The Wrathful Sun however, is not the only god in Kemuliaan. In the darkness of the Necropolis, cults, clad in masks and dark robes gather to worship the creatures and ideas that dwell in the kind darkness of the tomb. Spiders. Snakes. Bats. Centipedes, even shadow itself, all have temples carved in their image. These cults cannot hope to match the power of the Wrathful Sun and they do not even try, they merely supplement it. Where the worship of the Wrathful Sun is done in the name of survival, the mystery cults of the darkness offer something more...tangible, though often in return for a high price. To name a few of the gods of this cult: There is Father Serpent, keeper of forbidden knowledge and lord of all that slithers in the darkness.
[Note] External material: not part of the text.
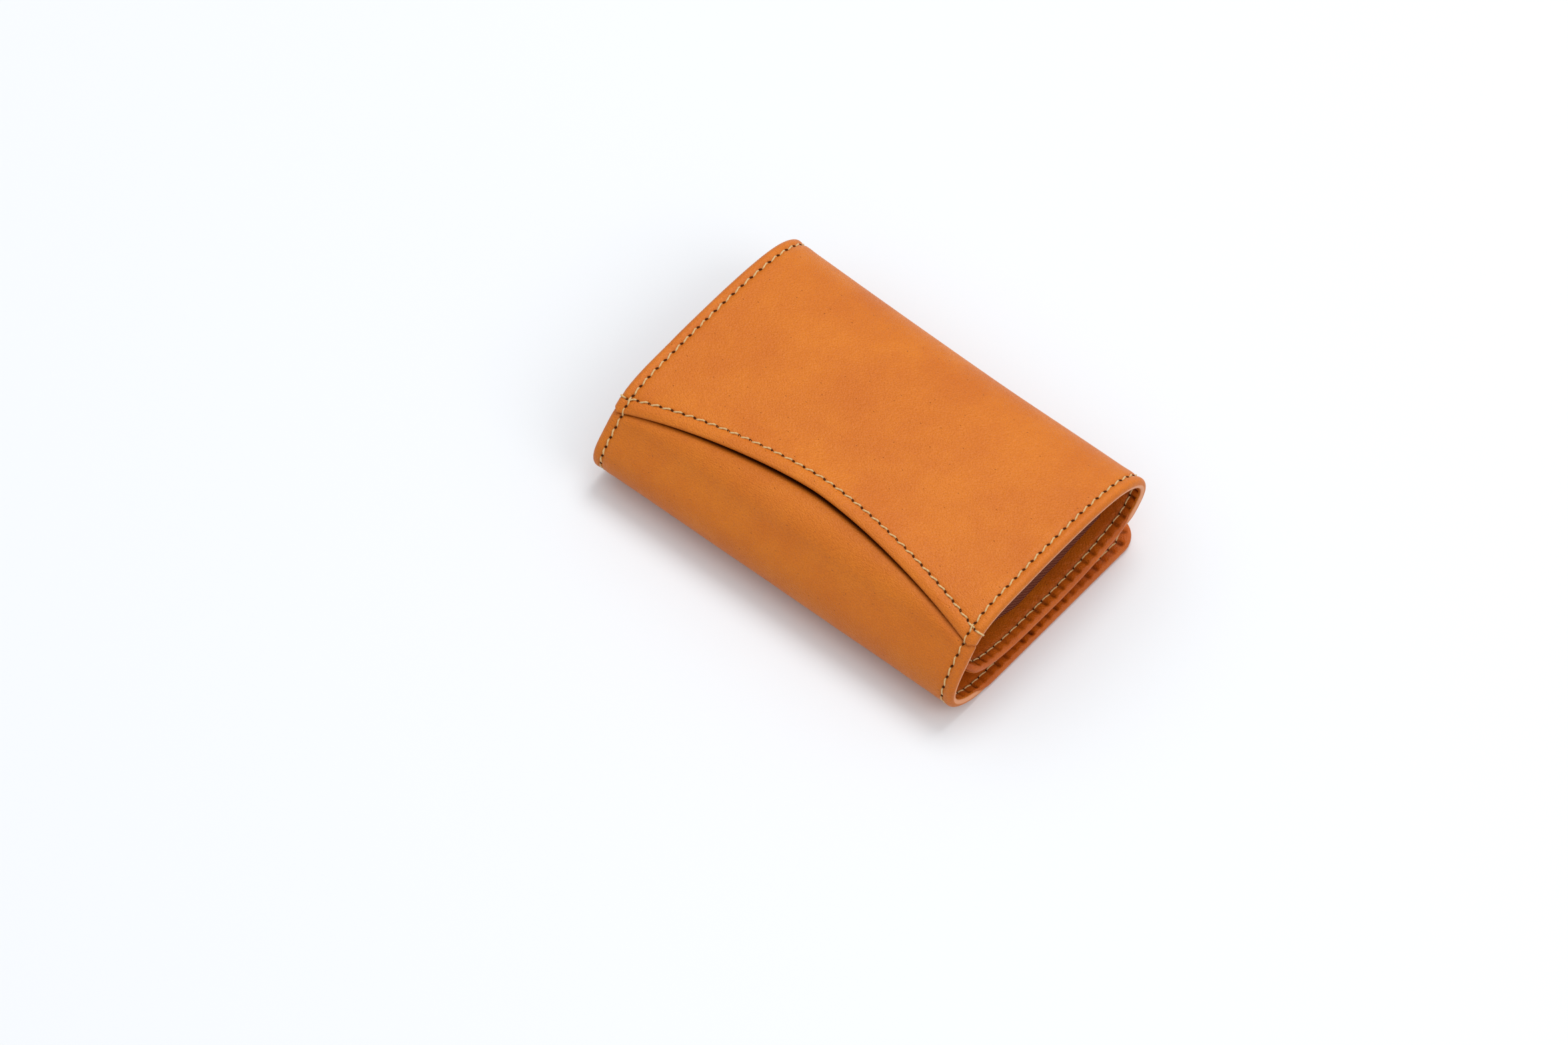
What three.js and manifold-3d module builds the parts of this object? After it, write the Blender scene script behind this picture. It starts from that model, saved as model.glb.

Grandfather Thirst, embodiment of lust, hunger and power, who takes the form of a great spider. Then there is the Hunter in the Darkness, master of all bats. This god takes the form of an alien, twisted, red-eyed bat and deals in forbidden knowledge.

History[]

491 - 495[]

Whispering sands swirl at the walls of the haunting city of Kemuliaan. Within sweat covered bodies jostle as if in a great hive of worker drones shaped human. Deals are made and contracts signed as each soon-corpse struggles to rise above the rest. From balcony within the Pharaoh's massive palace stands the eyes of the Red Pharaoh, a young boy whose name would be forgotten as quickly as he was once his purpose was served and his mind and body depleted. He whispered the happenings of the city, the news carried of land beyond. The Pharaoh heard and the Pharaoh acted.[1]

496 - 500[]

Gossip plays foul tricks on the ears of mortal men and in Kemuliaan it is the currency most widely known. War far beyond the desert. War beyond the borders. War shall not come for Kemuliaan unless the seeker seeks their death. The Red Pharaoh ensconced within the Red Tower, enshrined upon the Ruby Throne, motionless but filled with terror waits and watches and moves again, a delicate balance must be maintained.[2]